Almost a decade ago, Long Haul Trucking (CCJ Top 250, No. 223) founder John Daniels was looking forward to retirement and there were no shortage of suitors for the 365-truck Albertville, Minnesota-based carrier. But rather than cash out and hand over the keys to the company that he spent 25 years building, he instead turned to the people who helped build it – his employees. 

"The reason he did that really was because he just wanted to keep the things that he valued when it came to owner-operator pay, company driver pay, quality of equipment and things like that," said Chief Executive Jason Michels, who began with the carrier as a driver in 1999 before working in dispatch and then administration. "We still have some employees that have been here for well over 30 years and he wanted to make sure that their jobs were secure and that the Long Haul lifestyle, the brand, the image, the reputation ... that it all stayed intact."

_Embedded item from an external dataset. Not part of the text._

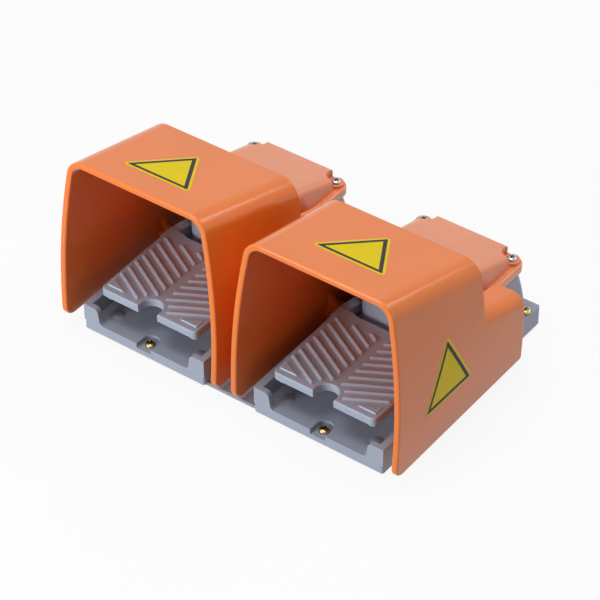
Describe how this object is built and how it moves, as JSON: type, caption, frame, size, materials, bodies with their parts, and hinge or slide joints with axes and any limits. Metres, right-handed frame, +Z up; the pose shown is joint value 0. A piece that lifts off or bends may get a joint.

"So, we've got company drivers with a very large six-figure balances in their ESOP account– guys who have been here since the inception," Jason Michels, Long Haul Trucking CEO

Daniels effectively sold the company to the employees – roughly 205 employees today – through an employee stock ownership plan (ESOP). Unlike a 401(k), which the company also offers, the ESOP is provided at no cost to the employee. Company performance determines the annual value. 

Michels said being a wholly employee-owned company has helped drive a low turnover rate (less than 25%) and the employees who have stuck it out year-after-year have been handsomely rewarded.